I have a friend who used to work at Tulane. I watched her watching the footage on television and recognizing the now-destroyed places where she used to live and work. She lived through two hurricanes when she worked there. She says that folks have known for a long time that the levees wouldn't hold under circumstances like these. People were counting on there not being these circumstances. It's always a gamble - do you spend the money and then the storm never comes or do you prepare for the storms and then cut the rest of your city budget and things like education, police, etc.? American cities are in a world of hurt right now. They have little extra money (even in cities that at least get some revenue from tourist-oriented casinos). Federal funds for the Army Corps of Engineers projects to shore up the levee were cut not too long ago.

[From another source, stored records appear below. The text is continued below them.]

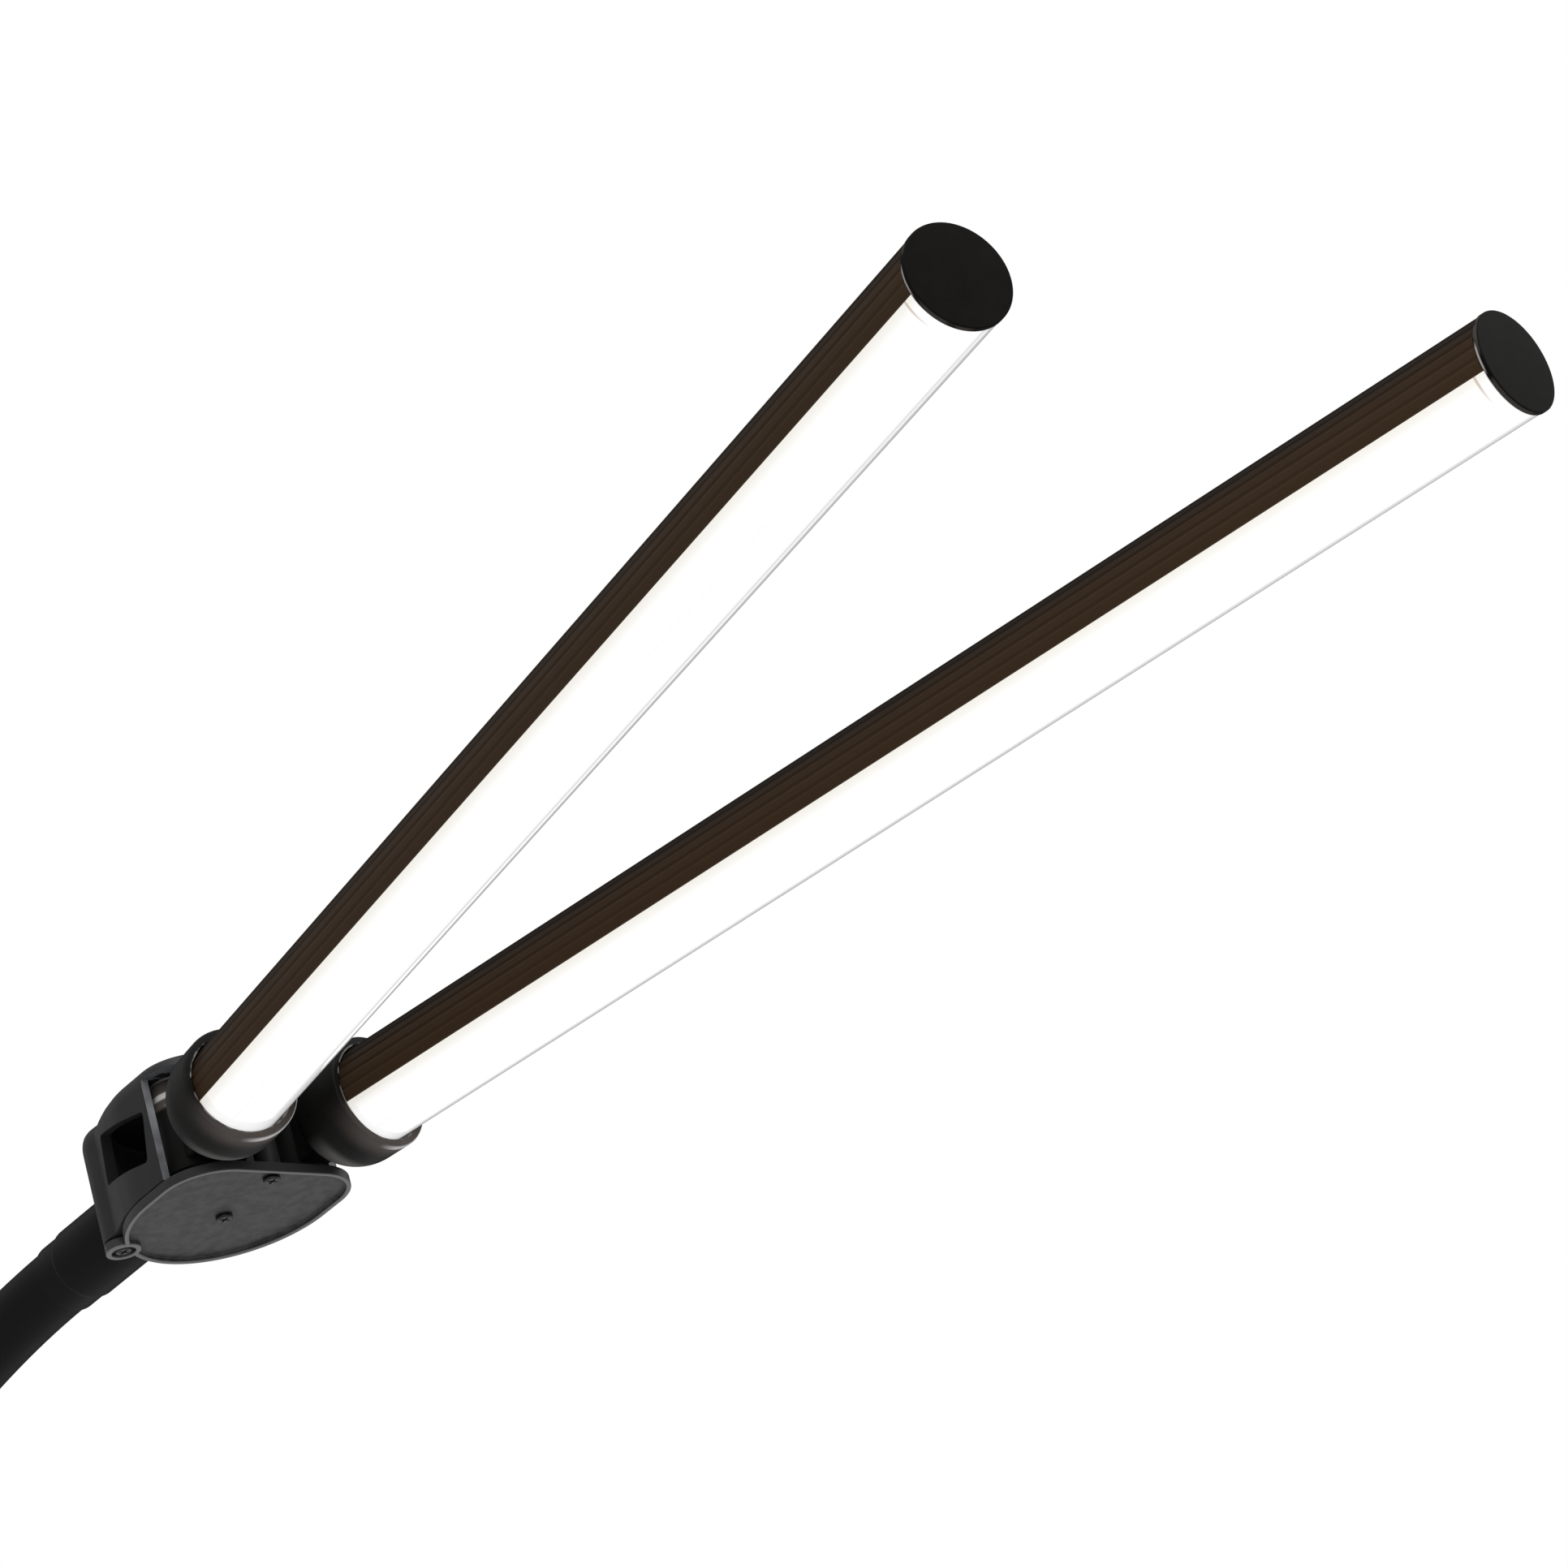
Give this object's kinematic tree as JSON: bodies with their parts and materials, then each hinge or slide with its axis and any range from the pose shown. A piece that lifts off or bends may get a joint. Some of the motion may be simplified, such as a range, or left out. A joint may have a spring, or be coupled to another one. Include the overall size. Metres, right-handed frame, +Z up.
{
  "type": "floor lamp",
  "caption": "Floor lamp with two swinging light bars on a hinge block, carried by a gooseneck on a sectional pole and a round weighted base.",
  "frame": {"origin": "centre of the base pad's flat underside, on the pole's axis", "axes": "+Z up along the pole, +X towards the head and the light bars, +Y to the lamp's left"},
  "size_m": [0.855, 0.28, 1.6126],
  "materials": {
    "base_paint": "satin black powder coat",
    "cast_iron": "raw casting, sealed",
    "pad_rubber": "matt foam rubber",
    "dark_zinc": "black zinc plating",
    "control_black": "fine moulded texture",
    "button_grey": "satin",
    "board_green": "circuit board with solder mask",
    "lead_black": "matt sheath",
    "neck_black": "matt black wound steel arm",
    "sleeve_black": "matt, slightly mottled",
    "block_black": "satin moulding",
    "plate_grey": "grey satin, brighter along its rim",
    "housing_black": "black anodised extrusion with fine lengthwise lines",
    "opal": "opal, lit from inside",
    "board_white": "white circuit board with light chips",
    "cap_black": "fine moulded texture",
    "bright_steel": "ground pin",
    "nylon": "natural"
  },
  "bodies": {
    "stand": {"base_cover": "base_paint", "base_nut": "dark_zinc", "base_pad": "pad_rubber", "base_washer": "dark_zinc", "base_weight": "cast_iron", "control_back": "control_black", "control_board": "board_green", "control_front": "control_black", "control_screw_left": "dark_zinc", "control_screw_right": "dark_zinc", "neck_ferrule": "base_paint", "neck_foot": "neck_black", "pole_foot": "dark_zinc", "pole_joiner_lower": "dark_zinc", "pole_joiner_upper": "dark_zinc", "pole_lead": "lead_black", "pole_lower": "base_paint", "pole_middle": "base_paint", "pole_socket": "base_paint", "pole_upper": "base_paint", "power_inlet": "control_black"},
    "neck_1": {"neck_link_1": "neck_black"},
    "neck_2": {"neck_link_2": "neck_black"},
    "neck_3": {"neck_link_3": "neck_black"},
    "neck_4": {"neck_link_4": "neck_black"},
    "neck_5": {"neck_link_5": "neck_black"},
    "neck_6": {"neck_link_6": "neck_black"},
    "neck_7": {"neck_link_7": "neck_black"},
    "head": {"neck_head": "neck_black", "neck_sleeve": "sleeve_black", "neck_nut": "dark_zinc", "hinge_block": "block_black", "cover_plate": "plate_grey", "cover_screw_front": "dark_zinc", "cover_screw_middle": "dark_zinc", "cover_screw_ear": "dark_zinc", "left_pivot_pin": "bright_steel", "left_lower_washer": "nylon", "left_upper_washer": "nylon", "right_pivot_pin": "bright_steel", "right_lower_washer": "nylon", "right_upper_washer": "nylon"},
    "right_bar": {"right_collar": "block_black", "right_bar_housing": "housing_black", "right_diffuser": "opal", "right_light_board": "board_white", "right_end_cap": "cap_black"},
    "left_bar": {"left_collar": "block_black", "left_bar_housing": "housing_black", "left_diffuser": "opal", "left_light_board": "board_white", "left_end_cap": "cap_black"},
    "button": {"power_button": "button_grey"}
  },
  "joints": [
    {"name": "neck_bend_1", "type": "hinge", "parent": "stand", "child": "neck_1", "pos_m": [0.001, 0, 1.04445], "axis": [0, 1, 0], "range_deg": [-16.2, 15]},
    {"name": "neck_side_1", "type": "hinge", "parent": "neck_1", "child": "neck_2", "pos_m": [0.00896, 0, 1.10039], "axis": [0.9776, 0, -0.2105], "range_deg": [-12, 12]},
    {"name": "neck_bend_2", "type": "hinge", "parent": "neck_2", "child": "neck_3", "pos_m": [0.02472, 0, 1.15465], "axis": [0, 1, 0], "range_deg": [-16.2, 15]},
    {"name": "neck_side_2", "type": "hinge", "parent": "neck_3", "child": "neck_4", "pos_m": [0.04797, 0, 1.20614], "axis": [0.8801, 0, -0.4749], "range_deg": [-12, 12]},
    {"name": "neck_bend_3", "type": "hinge", "parent": "neck_4", "child": "neck_5", "pos_m": [0.07825, 0, 1.25385], "axis": [0, 1, 0], "range_deg": [-16.2, 15]},
    {"name": "neck_side_3", "type": "hinge", "parent": "neck_5", "child": "neck_6", "pos_m": [0.11495, 0, 1.29681], "axis": [0.7126, 0, -0.7015], "range_deg": [-12, 12]},
    {"name": "neck_bend_4", "type": "hinge", "parent": "neck_6", "child": "neck_7", "pos_m": [0.15733, 0, 1.33418], "axis": [0, 1, 0], "range_deg": [-16.2, 15]},
    {"name": "neck_side_4", "type": "hinge", "parent": "neck_7", "child": "head", "pos_m": [0.20455, 0, 1.3652], "axis": [0.4886, 0, -0.8725], "range_deg": [-12, 12]},
    {"name": "right_bar_swing", "type": "hinge", "parent": "head", "child": "right_bar", "pos_m": [0.31191, -0.01684, 1.41395], "axis": [0.4258, 0, -0.9048], "range_deg": [-8.5, 38]},
    {"name": "left_bar_swing", "type": "hinge", "parent": "head", "child": "left_bar", "pos_m": [0.31191, 0.01684, 1.41395], "axis": [-0.4258, 0, 0.9048], "range_deg": [-8.5, 38]},
    {"name": "power_button_press", "type": "slide", "parent": "stand", "child": "button", "axis": [-1, 0, 0], "range_m": [0, 0.0015], "stiffness_N_per_m": 800}
  ],
  "couplings": [
    {"joint": "neck_bend_2", "follows": "neck_bend_1", "ratio": 1},
    {"joint": "neck_side_2", "follows": "neck_side_1", "ratio": 1},
    {"joint": "neck_bend_3", "follows": "neck_bend_1", "ratio": 1},
    {"joint": "neck_side_3", "follows": "neck_side_1", "ratio": 1},
    {"joint": "neck_bend_4", "follows": "neck_bend_1", "ratio": 1},
    {"joint": "neck_side_4", "follows": "neck_side_1", "ratio": 1}
  ]
}
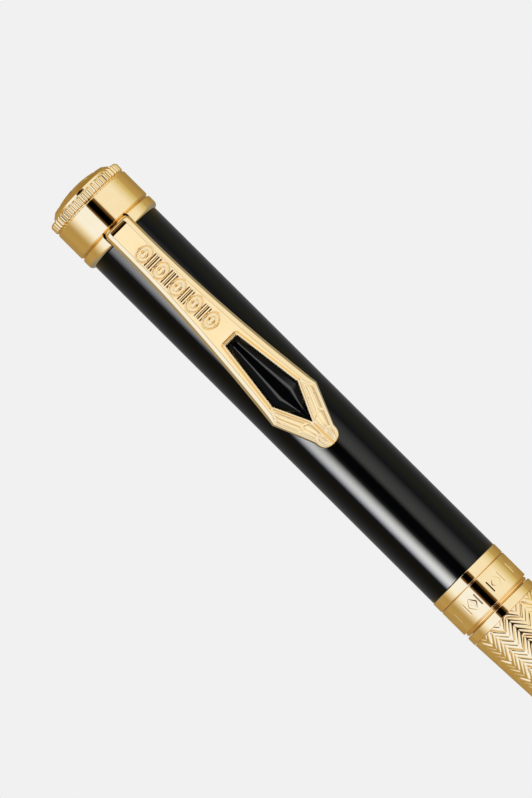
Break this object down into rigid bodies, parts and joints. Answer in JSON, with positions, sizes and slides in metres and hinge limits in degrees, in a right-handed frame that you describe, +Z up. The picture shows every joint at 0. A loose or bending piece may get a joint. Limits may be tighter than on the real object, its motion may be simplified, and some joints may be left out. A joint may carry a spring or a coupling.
{
  "type": "rollerball pen",
  "caption": "Twist-action rollerball pen with a lacquered upper barrel, gilt sprung clip, domed crown, engraved tapering lower barrel and an open-socket gel refill.",
  "frame": {"origin": "middle of the pen's length, under its axis, at the height of its lowest point, with the pen lying down, clip up", "axes": "+X along the pen from the crown to the writing point, +Z up through the clip"},
  "size_m": [0.138, 0.012, 0.0146],
  "materials": {
    "polished_gold": "gold-plated brass, mirror polished",
    "engraved_gold": "gold-plated brass, engraved and brushed",
    "black_lacquer": "brass tube in deep gloss black lacquer",
    "black_inlay": "faceted black resin, polished",
    "plain_brass": "turned, unplated",
    "spring_steel": "drawn wire and stamped strip, bright",
    "white_nylon": "moulded, satin",
    "black_rubber": "smooth nitrile",
    "refill_plastic": "moulded end plug",
    "refill_steel": "drawn steel tube, satin",
    "refill_nickel": "turned nickel silver",
    "clear_grease": "translucent grease",
    "black_ink": "gel ink, wet black",
    "carbide_ball": "ground carbide"
  },
  "bodies": {
    "upper": {"crown_medallion": "polished_gold", "reeded_ring": "polished_gold", "crown_cap": "polished_gold", "crown_stud": "plain_brass", "clip_collar": "polished_gold", "clip_ring": "spring_steel", "top_plug": "plain_brass", "upper_barrel": "black_lacquer", "trim_ring": "polished_gold", "centre_band": "polished_gold", "thrust_bush": "white_nylon", "cam_sleeve": "white_nylon"},
    "clip": {"clip_arm": "polished_gold", "clip_inlay": "black_inlay"},
    "drive": {"guide_tube": "plain_brass", "retaining_ring": "spring_steel", "barrel_o_ring": "black_rubber"},
    "refill": {"follower": "white_nylon", "follower_pin": "spring_steel", "refill_plug": "refill_plastic", "refill_tube": "refill_steel", "ink_float": "clear_grease", "ink_column": "black_ink", "refill_tip": "refill_nickel", "ball_spring": "spring_steel"},
    "ball": {"tip_ball": "carbide_ball"},
    "lower": {"lower_ring": "polished_gold", "lower_barrel": "engraved_gold", "barrel_insert": "plain_brass", "nose_ring": "polished_gold", "nose_cone": "polished_gold", "return_spring": "spring_steel"}
  },
  "joints": [
    {"name": "clip_flex", "type": "hinge", "parent": "upper", "child": "clip", "pos_m": [-0.06105, 0, 0.0104], "axis": [0, -1, 0], "range_deg": [0, 3], "stiffness_Nm_per_rad": 1.2},
    {"name": "twist", "type": "hinge", "parent": "upper", "child": "drive", "pos_m": [0, 0, 0.00605], "axis": [1, 0, 0], "range_deg": [0, 180]},
    {"name": "refill_advance", "type": "slide", "parent": "drive", "child": "refill", "axis": [1, 0, 0], "range_m": [0, 0.0045], "deforming": ["return_spring"]},
    {"name": "ball_roll", "type": "hinge", "parent": "refill", "child": "ball", "pos_m": [0.06715, 0, 0.00605], "axis": [0, 1, 0], "continuous": true},
    {"name": "barrel_draw_off", "type": "slide", "parent": "drive", "child": "lower", "axis": [1, 0, 0], "range_m": [0, 0.105]}
  ],
  "couplings": [
    {"joint": "refill_advance", "follows": "twist", "m_per_rad": 0.0014324}
  ]
}
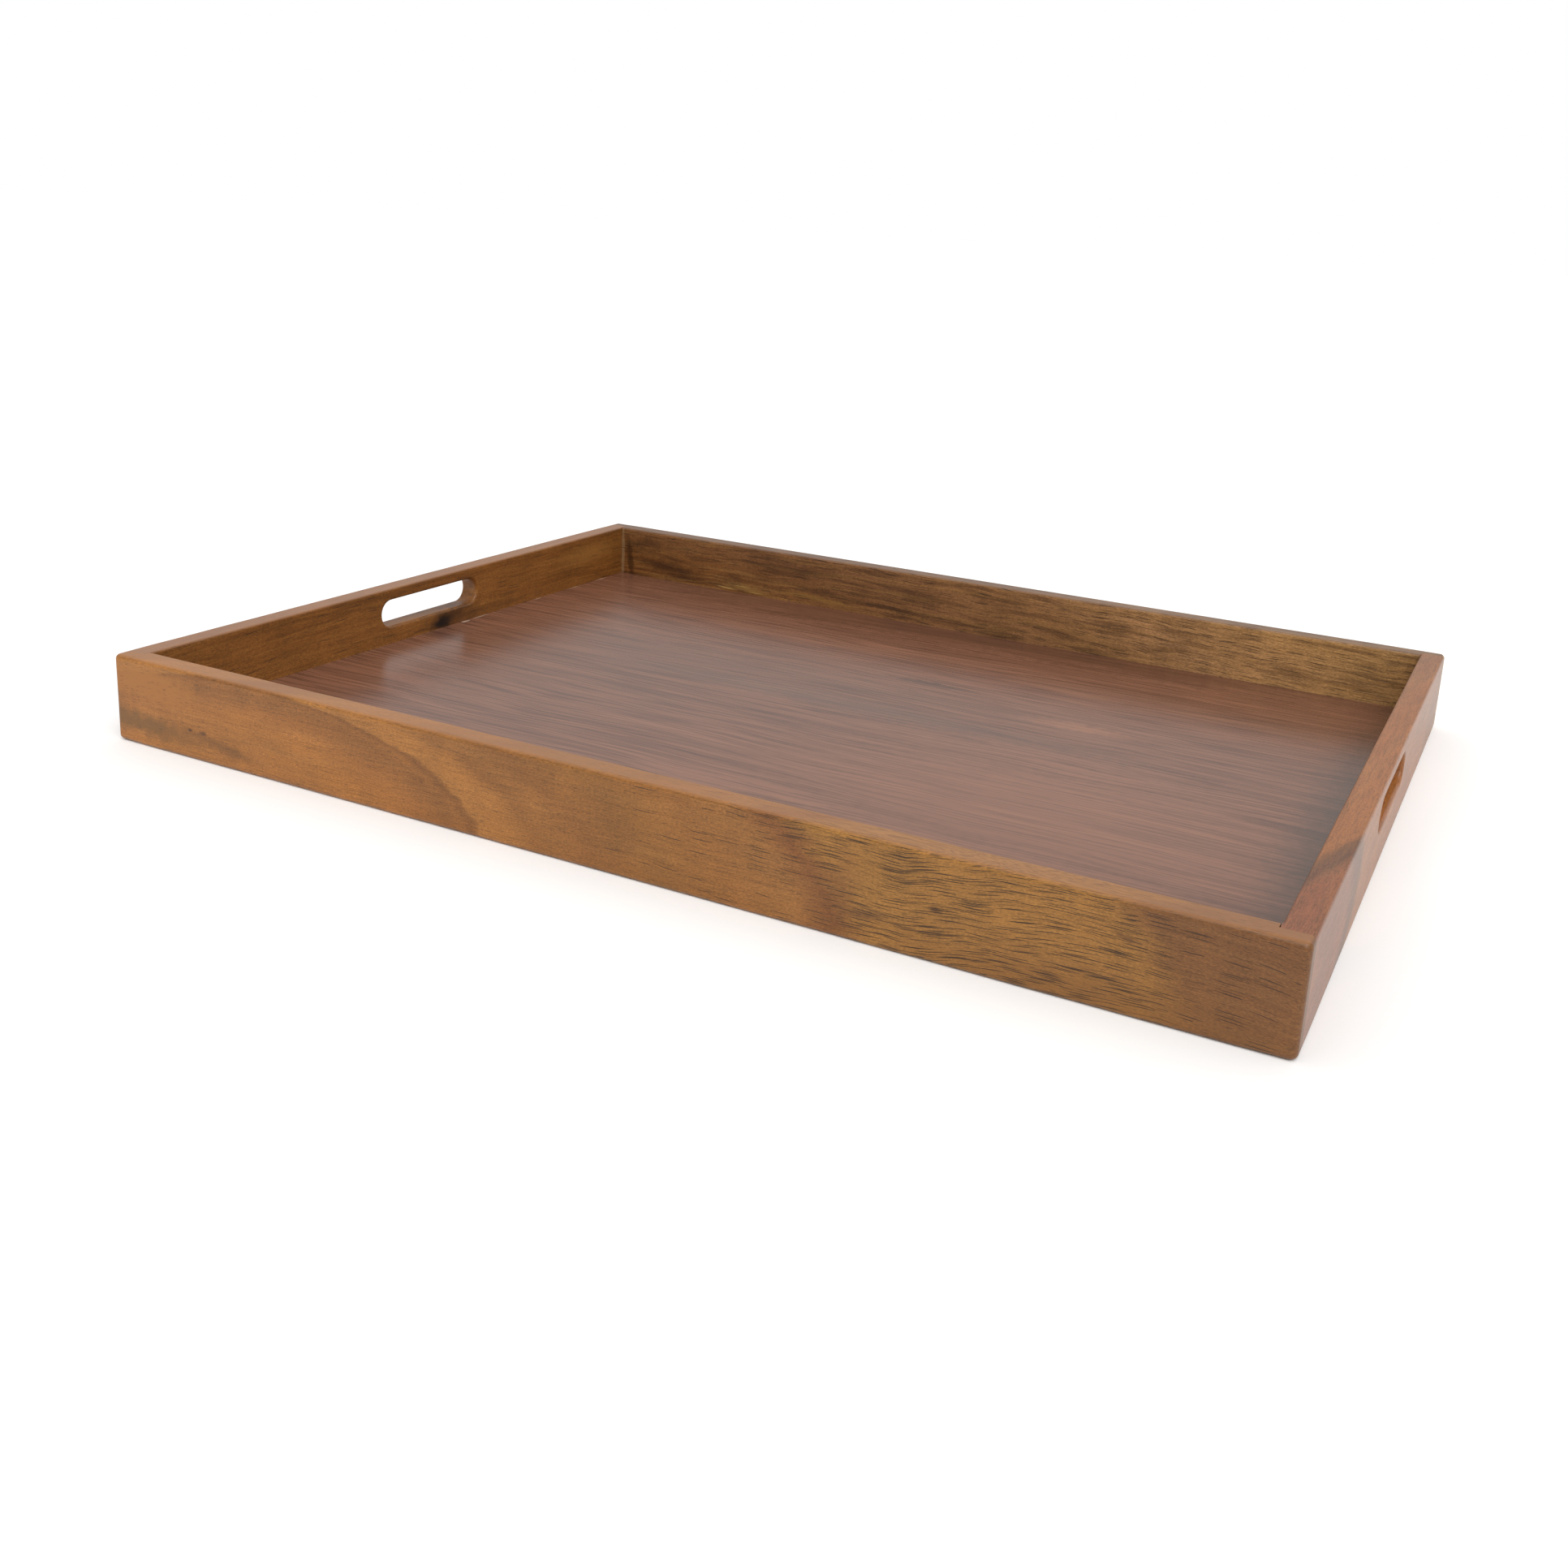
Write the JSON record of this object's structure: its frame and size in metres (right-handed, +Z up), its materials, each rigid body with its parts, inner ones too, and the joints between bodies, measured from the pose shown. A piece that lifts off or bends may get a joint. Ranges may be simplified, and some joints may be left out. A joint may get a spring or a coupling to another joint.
{
  "type": "serving tray",
  "caption": "Rectangular wooden serving tray with four upright rails, a flat inset floor and a round-ended hand slot through each end rail.",
  "frame": {"origin": "centre of the tray's base, on the surface that it stands on", "axes": "+X along the tray's length from the left end rail to the right one, +Y from the front rail to the rear rail, +Z up out of the open top"},
  "size_m": [0.65, 0.5, 0.05],
  "materials": {
    "rail_wood": "oiled acacia, sanded smooth",
    "core_board": "raw fibreboard",
    "floor_laminate": "satin laminate with a straight dark red-brown wood grain",
    "brad_steel": "bright drawn wire",
    "wood_filler": "sanded wood filler"
  },
  "bodies": {
    "root": {"front_rail": "rail_wood", "rear_rail": "rail_wood", "left_end_rail": "rail_wood", "right_end_rail": "rail_wood", "floor_core": "core_board", "floor_top_laminate": "floor_laminate", "floor_underside_laminate": "floor_laminate", "corner_brads": "brad_steel", "brad_hole_fillers": "wood_filler"}
  },
  "joints": []
}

And yet the main levee that broke was one that was in good condition: "In a telephone interview with reporters, corps officials said that although portions of the flood-protection levees remain incomplete, the levees near Lake Pontchartrain that gave way--inundating much of the city--were completed and in good condition before the hurricane.

However, they noted that the levees were designed for a Category 3 hurricane and couldn't handle the ferocious winds and raging waters from Hurricane Katrina, which was a Category 4 storm when it hit the coastline. The decision to build levees for a Category 3 hurricane was made decades ago based on a cost-benefit analysis."
One of the things my friend mentioned about her time at Tulane was that all of the preparations were for category three storms and everyone knew that a larger storm would eventually hit. Without funding, even the levees in "good condition" wouldn't be able to be shored up for the increasingly more powerful storms the gulf coast keeps getting hit with, and people knew this. They also couldn't do anything about it with the resources they had, resources that were continually decreasing.

Thanks for the added information, though.
Not only was it a cat 4, but the storm surge heading into LA was a cat 5 from when it was a cat 5 the day before!